Let us forget about the truncations issues for now. When we sample the expectation in Equation eq-policy_gradient_expectation, we get a trajectory
\[ s_0,a_0 \to s_{1}, a_{1} \to s_{2},a_{2} \dots . \]
Then, we can estimate, via Monte Carlo estimation, the return \(G_0\). Doing this, we also have access to the trajectory
\[ s_{1}, a_{1} \to s_{2},a_{2} \dots, \]
and thus we can also estimate the return \(G_{1}\)! Therefore, we can use a single episode to estimate multiple samples! Using this idea, we can generate an episode of length \(\tau +1\):
\[ s_0,a_0 \to s_1,a_1,r_1 \to s_2,a_2,r_2 \to \dots \to s_{\tau +1}, r_{\tau +1}. \]
For any \(t = 0,\dots ,T\), the estimated return is then defined as
\[ \hat{G}_t = \sum_{k=t}^\tau \gamma^{t-k}r_{k+1}. \]
Remark. Because the initial state is chosen following a stationary distribution, we also ensure that the subsequent states are chosen following this same distribution.

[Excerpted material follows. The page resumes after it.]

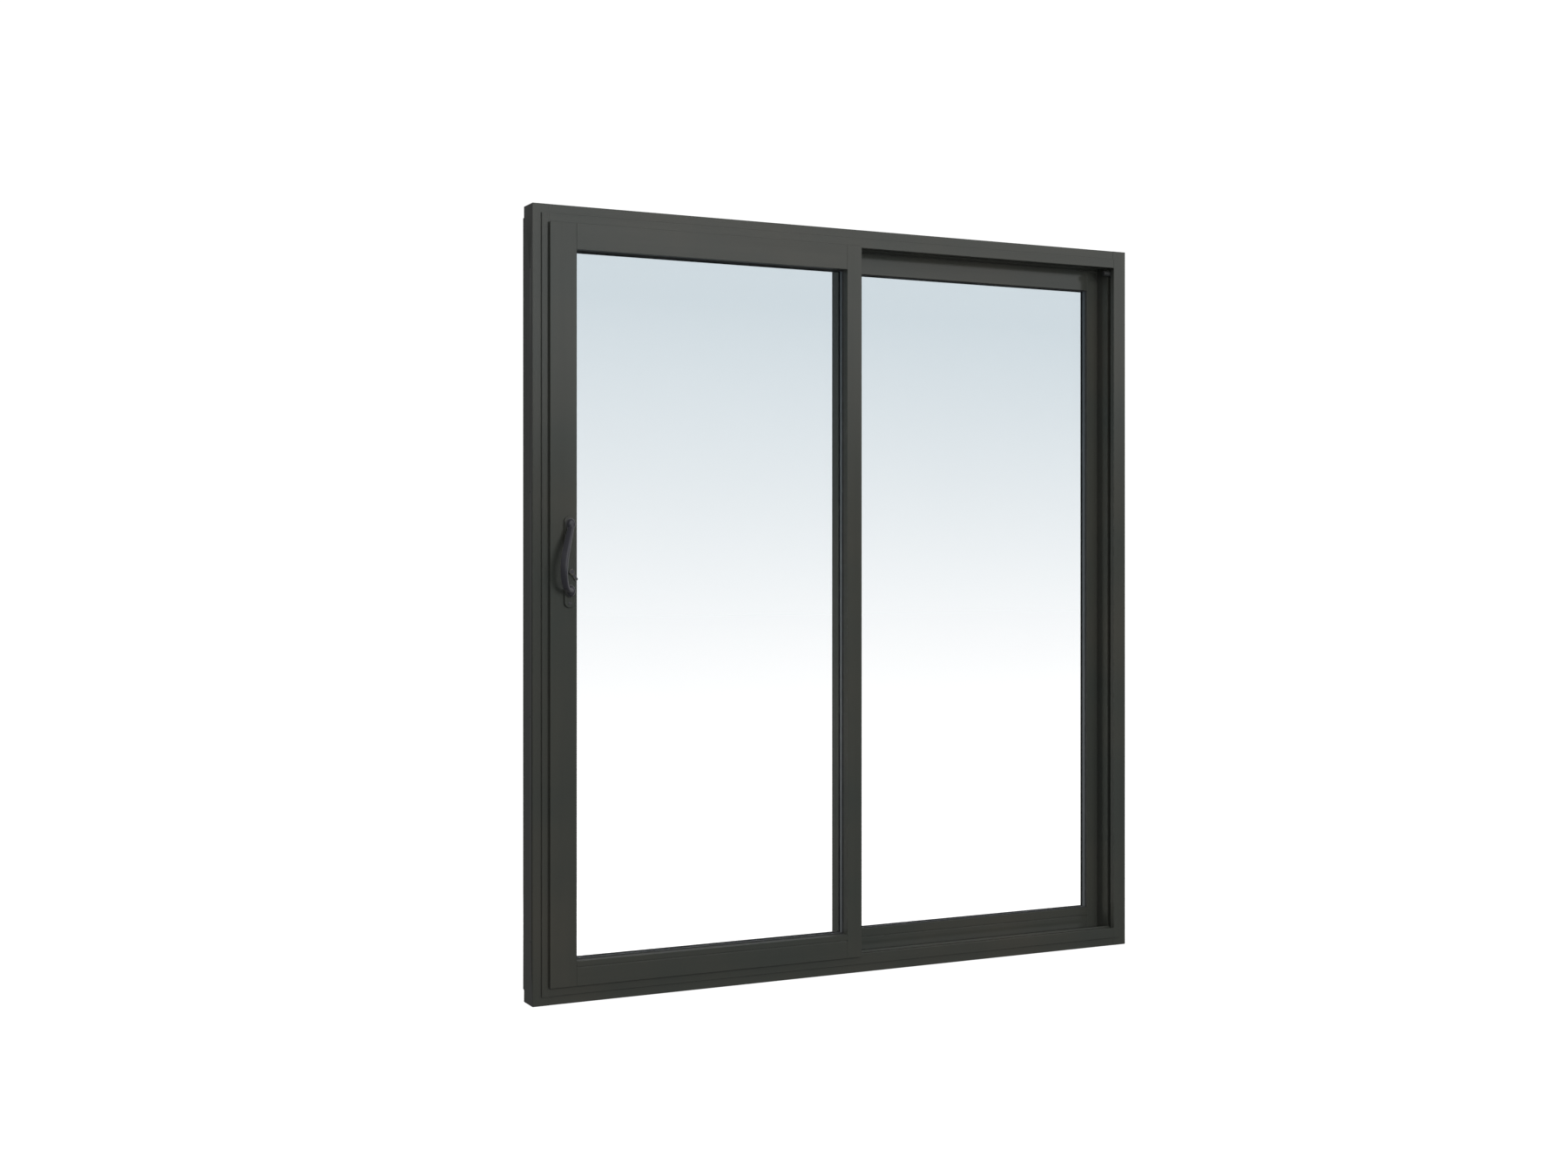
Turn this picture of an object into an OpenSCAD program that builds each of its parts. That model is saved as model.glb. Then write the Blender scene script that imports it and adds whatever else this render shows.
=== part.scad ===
// Two-panel sliding patio door in dark bronze: a square frame with a stepped face, a sliding
// panel that runs along the front of it, and a fixed panel set deep in the far half.
// X runs across the door, Y from the room side to the outside, Z up.
// The origin is the centre of the sill's underside.

/* [Frame] */
// Width across the outer rim
frame_w = 1816; // [1700:1:2450]
// Height from sill underside to head top
frame_h = 2019; // [1900:1:2450]
// Depth of the full-size front part
shell_d = 67; // [64:1:72]
// Thickness of the leg behind the fixed panel
rear_leg = 16; // [6:1:30]
// How far the rear part steps in from the rim
rear_inset = 18.5; // [16:0.5:24]
// Width of the set-back rim round the face
rim_w = 23; // [18:1:28]
// How far the face stands in front of the rim
face_step = 5; // [3:0.5:8]
// Thickness of each jamb
jamb_t = 43; // [40:1:48]
// Thickness of the head
head_t = 49; // [44:1:56]
// Height of the sill at its front edge
sill_t = 51; // [48:1:58]
// Fall of the sill towards the outside
sill_fall = 7; // [3:0.5:8]

/* [Guide channel] */
// Width of the channel in jambs and head
channel_w = 15; // [12:0.5:18]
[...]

We can now state the REINFORCE algorithm [4], also called policy gradient Monte-Carlo in pseudo code format:
INPUT:
- A parameter vector \(\mathbfit{\theta} \in\mathbb{R}^d\), and a parametrized policy \(\pi(a|s,\mathbfit{\theta})\) with computable gradient \(\nabla_{\mathbfit{\theta}} \pi(a|s,\mathbfit{\theta})\);
- Learning rate \(\alpha\);
- Discount rate \(\gamma\);
- Episode length \(\tau+1\);
- Number of episode to iterate for \(n\);
OUTPUT: The updated parameter \(\mathbfit{\theta}\);
FOR \(n\) episodes:
Generate an episode, following \(\pi(a|s,\mathbfit{\theta})\), of length T+2 the form \(s_0,a_0 \to s_1,a_1,r_1 \to s_2,a_2,r_2 \to \dots \to s_{\tau+1}, r_{\tau+1}\);
FOR t=0 … :
Compute the estimated return \(\hat{G_t} = \sum_{k=t}^\tau \gamma^{t-k}r_{k+1}\);
Compute the log gradient \(\nabla \ln \pi(a_t|s_t,\theta)\);
Update \(\theta \leftarrow \theta + \alpha \hat{G_t} \nabla \ln \pi(a_t|s_t,\mathbfit{\theta})\);
Remark. Because of the finite episode length, the REINFORCE algorithm is more suited for episodic tasks, but it is also usable for continuing tasks, if we accept some bias. Another alternative to reduce bias would be to discard the last few estimated returns \(\hat{G}_\tau, \hat{G}_{\tau-1}, \dots\) as they are the most biased.
The REINFORCE update can be interpreted as updating the parameters to make it more likely to take an action if the estimated sample return is good, and the opposite otherwise. Furthermore, by looking at the term \(\nabla \ln \pi = \frac{\nabla \pi}{\pi}\), we can see that if the probability of taking the action is low, then the gradient becomes bigger! That way, this gradient act as a balance between exploration and exploitation. Otherwise we would update the parameters as much for a rare action than a common one, and the common action is taken more often which lead to the common action having much more sway in the process.